● Task instructions
Write out exactly the lines from the line with "shape = Compound(children=solids)" through the line with "obj.data.transform(world)", including both, and nothing more.

Scripts that build objects:
_ _ _ _

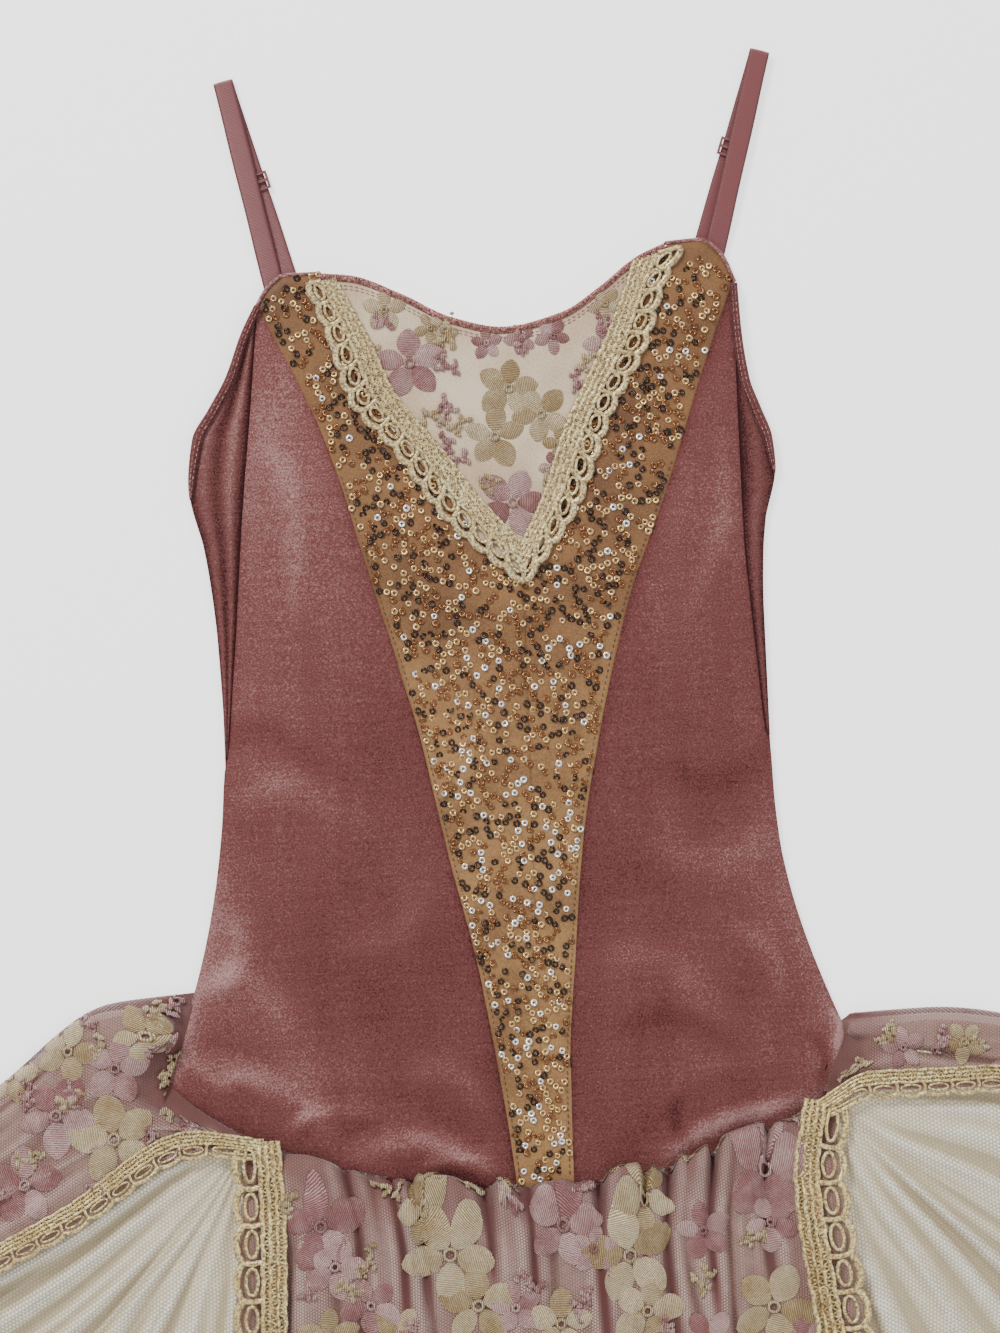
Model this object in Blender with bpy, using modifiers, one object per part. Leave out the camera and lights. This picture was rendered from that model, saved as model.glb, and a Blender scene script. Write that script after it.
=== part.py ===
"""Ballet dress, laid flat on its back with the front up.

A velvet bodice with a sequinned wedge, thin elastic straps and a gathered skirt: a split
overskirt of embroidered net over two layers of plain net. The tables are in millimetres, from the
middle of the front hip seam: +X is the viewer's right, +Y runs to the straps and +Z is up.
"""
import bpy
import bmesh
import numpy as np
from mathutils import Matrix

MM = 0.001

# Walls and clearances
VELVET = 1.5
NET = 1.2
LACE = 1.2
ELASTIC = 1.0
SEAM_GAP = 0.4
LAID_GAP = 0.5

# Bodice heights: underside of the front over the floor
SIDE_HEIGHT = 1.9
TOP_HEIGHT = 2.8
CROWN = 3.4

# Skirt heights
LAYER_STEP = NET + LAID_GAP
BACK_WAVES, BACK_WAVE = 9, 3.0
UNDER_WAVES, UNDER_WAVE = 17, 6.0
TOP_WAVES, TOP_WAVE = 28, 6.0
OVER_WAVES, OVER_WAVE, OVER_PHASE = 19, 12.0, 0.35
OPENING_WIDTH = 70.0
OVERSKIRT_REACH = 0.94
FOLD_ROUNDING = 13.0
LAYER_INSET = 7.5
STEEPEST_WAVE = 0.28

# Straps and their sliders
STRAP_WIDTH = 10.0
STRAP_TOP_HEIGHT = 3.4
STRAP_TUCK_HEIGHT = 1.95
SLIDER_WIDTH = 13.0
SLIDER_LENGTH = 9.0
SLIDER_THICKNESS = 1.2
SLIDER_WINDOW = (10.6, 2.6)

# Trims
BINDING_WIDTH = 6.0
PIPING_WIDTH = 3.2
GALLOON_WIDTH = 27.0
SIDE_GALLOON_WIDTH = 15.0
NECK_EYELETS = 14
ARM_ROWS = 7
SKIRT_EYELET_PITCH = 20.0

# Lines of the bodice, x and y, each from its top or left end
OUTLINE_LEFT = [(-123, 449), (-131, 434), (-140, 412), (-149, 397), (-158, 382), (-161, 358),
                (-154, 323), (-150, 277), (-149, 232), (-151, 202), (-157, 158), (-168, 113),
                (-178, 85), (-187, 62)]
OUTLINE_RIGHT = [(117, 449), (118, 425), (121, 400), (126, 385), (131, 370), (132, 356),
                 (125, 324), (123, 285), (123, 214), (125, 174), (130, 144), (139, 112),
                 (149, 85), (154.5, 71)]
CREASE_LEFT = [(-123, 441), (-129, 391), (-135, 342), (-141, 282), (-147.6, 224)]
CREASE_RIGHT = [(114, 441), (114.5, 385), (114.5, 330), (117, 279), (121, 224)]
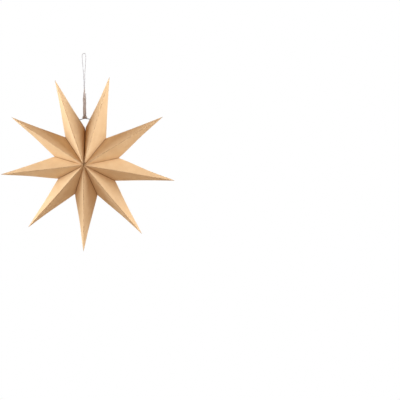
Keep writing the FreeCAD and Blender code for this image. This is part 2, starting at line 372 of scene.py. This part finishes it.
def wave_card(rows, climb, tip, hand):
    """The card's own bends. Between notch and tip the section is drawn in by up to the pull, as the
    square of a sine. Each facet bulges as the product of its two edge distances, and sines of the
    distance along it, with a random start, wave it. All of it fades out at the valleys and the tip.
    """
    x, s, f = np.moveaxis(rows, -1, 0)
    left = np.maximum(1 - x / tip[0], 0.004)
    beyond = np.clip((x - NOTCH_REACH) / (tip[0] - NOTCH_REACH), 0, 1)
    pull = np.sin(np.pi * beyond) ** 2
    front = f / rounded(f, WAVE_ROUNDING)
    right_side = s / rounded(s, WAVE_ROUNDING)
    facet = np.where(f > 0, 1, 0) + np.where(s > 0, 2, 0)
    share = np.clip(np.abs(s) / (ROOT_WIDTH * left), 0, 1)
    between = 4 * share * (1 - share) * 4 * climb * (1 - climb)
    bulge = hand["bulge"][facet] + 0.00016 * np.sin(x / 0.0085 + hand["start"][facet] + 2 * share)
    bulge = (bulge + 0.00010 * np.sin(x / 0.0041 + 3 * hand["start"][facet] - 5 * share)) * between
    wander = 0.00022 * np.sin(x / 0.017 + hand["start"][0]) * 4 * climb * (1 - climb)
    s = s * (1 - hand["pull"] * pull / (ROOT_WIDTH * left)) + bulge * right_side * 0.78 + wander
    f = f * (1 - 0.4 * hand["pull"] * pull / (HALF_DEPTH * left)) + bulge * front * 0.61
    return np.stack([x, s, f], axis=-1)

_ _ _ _

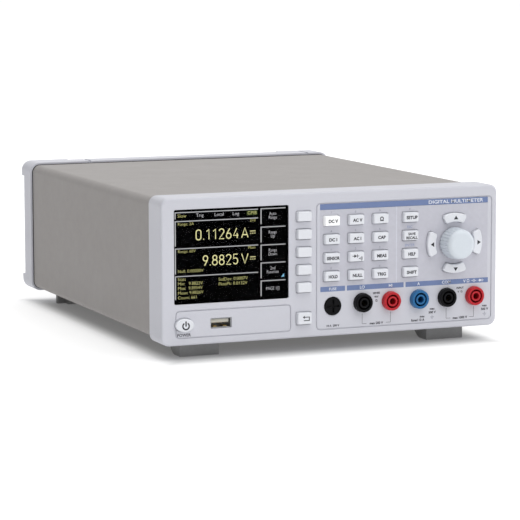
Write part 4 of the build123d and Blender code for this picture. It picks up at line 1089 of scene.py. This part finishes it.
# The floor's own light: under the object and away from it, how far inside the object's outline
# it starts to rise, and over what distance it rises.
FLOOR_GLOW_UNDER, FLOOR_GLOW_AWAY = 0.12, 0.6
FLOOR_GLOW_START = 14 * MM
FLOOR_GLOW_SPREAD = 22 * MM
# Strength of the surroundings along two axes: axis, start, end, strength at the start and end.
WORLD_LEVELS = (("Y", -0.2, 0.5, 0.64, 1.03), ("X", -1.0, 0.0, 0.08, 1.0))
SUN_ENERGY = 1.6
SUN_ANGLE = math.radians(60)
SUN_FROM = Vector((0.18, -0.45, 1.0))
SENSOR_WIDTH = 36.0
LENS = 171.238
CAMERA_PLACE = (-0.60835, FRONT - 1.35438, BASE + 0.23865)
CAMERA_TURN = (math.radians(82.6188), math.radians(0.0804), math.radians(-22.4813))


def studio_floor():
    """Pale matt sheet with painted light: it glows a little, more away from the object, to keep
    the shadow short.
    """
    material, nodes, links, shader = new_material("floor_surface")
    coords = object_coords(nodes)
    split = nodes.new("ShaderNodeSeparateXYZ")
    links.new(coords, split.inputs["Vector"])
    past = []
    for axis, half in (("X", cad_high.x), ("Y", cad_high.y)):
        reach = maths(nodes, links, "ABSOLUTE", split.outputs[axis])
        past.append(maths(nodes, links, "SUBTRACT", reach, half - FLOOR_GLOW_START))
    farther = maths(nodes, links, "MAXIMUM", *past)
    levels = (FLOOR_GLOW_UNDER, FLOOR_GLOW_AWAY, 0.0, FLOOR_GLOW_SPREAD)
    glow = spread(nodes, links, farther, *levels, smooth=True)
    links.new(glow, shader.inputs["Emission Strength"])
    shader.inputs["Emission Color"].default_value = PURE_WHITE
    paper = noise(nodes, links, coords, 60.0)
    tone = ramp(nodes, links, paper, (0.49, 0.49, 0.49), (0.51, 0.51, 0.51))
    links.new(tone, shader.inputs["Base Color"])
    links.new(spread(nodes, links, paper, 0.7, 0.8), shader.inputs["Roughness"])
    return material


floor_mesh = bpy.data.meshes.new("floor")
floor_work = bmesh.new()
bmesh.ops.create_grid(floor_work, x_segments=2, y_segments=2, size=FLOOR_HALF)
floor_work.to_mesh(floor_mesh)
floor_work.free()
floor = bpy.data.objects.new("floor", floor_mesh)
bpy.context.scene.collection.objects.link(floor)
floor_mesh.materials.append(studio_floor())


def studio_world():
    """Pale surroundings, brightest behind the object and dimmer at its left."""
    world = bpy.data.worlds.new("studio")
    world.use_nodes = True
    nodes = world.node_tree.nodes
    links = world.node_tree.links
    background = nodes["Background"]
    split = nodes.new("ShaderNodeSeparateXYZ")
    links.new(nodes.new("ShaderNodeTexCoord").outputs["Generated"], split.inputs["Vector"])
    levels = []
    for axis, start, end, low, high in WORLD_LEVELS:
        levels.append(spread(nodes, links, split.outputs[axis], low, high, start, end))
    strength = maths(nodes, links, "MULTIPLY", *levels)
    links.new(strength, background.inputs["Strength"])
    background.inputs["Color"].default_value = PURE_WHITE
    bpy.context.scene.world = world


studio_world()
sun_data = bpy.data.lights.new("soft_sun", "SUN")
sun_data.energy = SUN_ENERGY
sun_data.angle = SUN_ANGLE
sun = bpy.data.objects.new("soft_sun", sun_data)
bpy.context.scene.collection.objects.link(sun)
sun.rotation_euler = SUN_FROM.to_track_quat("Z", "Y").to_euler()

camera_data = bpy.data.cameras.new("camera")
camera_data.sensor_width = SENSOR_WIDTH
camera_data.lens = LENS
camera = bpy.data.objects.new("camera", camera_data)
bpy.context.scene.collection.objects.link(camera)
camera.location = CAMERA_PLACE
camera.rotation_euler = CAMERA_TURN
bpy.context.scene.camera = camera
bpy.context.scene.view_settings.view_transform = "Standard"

_ _ _ _

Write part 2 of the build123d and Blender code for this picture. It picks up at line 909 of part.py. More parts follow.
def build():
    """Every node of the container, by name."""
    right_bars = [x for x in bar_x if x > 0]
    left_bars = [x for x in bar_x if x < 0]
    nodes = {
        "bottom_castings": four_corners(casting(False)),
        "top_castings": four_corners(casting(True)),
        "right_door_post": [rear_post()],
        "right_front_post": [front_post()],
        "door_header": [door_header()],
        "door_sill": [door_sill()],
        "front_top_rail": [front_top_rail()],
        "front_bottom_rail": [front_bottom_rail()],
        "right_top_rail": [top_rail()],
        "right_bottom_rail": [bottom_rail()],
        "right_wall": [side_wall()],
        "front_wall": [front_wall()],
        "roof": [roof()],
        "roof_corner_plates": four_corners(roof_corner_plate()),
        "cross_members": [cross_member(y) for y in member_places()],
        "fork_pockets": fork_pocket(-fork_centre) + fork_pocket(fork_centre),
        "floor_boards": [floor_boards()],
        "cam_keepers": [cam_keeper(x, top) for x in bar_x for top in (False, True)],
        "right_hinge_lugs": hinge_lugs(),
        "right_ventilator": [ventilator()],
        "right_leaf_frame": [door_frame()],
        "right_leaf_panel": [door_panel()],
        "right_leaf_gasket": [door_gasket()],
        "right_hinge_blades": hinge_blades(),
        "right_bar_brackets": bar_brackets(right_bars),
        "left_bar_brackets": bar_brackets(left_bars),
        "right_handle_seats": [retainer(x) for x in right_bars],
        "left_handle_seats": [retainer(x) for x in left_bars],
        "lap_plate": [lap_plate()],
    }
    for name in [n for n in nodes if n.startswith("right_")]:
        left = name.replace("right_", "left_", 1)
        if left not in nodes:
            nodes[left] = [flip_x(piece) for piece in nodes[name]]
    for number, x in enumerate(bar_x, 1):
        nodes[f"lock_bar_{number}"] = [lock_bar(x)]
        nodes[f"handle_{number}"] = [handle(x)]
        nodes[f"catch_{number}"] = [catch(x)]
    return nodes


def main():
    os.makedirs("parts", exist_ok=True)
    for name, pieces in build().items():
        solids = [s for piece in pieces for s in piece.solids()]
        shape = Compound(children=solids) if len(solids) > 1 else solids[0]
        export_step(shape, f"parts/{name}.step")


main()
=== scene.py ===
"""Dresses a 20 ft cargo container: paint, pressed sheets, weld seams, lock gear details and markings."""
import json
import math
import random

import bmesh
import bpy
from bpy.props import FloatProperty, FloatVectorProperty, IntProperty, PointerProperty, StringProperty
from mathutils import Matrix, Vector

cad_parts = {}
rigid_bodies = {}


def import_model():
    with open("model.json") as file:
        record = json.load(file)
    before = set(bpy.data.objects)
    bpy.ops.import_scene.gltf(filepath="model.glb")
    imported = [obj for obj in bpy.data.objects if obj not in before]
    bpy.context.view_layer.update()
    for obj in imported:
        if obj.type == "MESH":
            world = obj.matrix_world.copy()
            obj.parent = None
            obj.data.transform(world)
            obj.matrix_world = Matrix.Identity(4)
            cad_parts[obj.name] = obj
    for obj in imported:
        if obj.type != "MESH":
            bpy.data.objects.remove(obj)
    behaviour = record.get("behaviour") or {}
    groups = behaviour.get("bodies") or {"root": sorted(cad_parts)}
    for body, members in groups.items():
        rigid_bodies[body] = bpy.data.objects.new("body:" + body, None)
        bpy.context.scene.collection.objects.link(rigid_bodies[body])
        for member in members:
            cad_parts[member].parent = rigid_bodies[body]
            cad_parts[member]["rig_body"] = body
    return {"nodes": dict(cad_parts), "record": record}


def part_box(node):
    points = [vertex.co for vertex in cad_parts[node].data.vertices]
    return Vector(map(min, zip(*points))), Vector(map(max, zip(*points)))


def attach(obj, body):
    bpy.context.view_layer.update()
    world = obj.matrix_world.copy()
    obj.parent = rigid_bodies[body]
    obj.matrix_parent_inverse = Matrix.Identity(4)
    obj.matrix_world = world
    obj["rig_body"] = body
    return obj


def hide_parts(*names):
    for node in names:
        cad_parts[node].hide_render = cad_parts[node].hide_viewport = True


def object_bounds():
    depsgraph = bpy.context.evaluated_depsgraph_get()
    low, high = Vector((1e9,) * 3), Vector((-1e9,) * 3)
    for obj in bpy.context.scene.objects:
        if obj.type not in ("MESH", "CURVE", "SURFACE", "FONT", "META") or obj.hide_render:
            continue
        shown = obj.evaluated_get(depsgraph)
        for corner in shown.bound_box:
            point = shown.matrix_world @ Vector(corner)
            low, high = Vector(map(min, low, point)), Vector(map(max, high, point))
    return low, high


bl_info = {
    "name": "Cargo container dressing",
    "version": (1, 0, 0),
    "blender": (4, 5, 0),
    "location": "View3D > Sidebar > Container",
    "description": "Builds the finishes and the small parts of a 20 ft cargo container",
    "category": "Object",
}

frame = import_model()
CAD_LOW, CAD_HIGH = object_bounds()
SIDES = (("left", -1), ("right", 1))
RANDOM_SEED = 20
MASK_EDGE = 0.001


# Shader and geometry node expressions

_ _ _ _

● Task output
        shape = Compound(children=solids) if len(solids) > 1 else solids[0]
        export_step(shape, f"parts/{name}.step")


main()
=== scene.py ===
"""Dresses a 20 ft cargo container: paint, pressed sheets, weld seams, lock gear details and markings."""
import json
import math
import random

import bmesh
import bpy
from bpy.props import FloatProperty, FloatVectorProperty, IntProperty, PointerProperty, StringProperty
from mathutils import Matrix, Vector

cad_parts = {}
rigid_bodies = {}


def import_model():
    with open("model.json") as file:
        record = json.load(file)
    before = set(bpy.data.objects)
    bpy.ops.import_scene.gltf(filepath="model.glb")
    imported = [obj for obj in bpy.data.objects if obj not in before]
    bpy.context.view_layer.update()
    for obj in imported:
        if obj.type == "MESH":
            world = obj.matrix_world.copy()
            obj.parent = None
            obj.data.transform(world)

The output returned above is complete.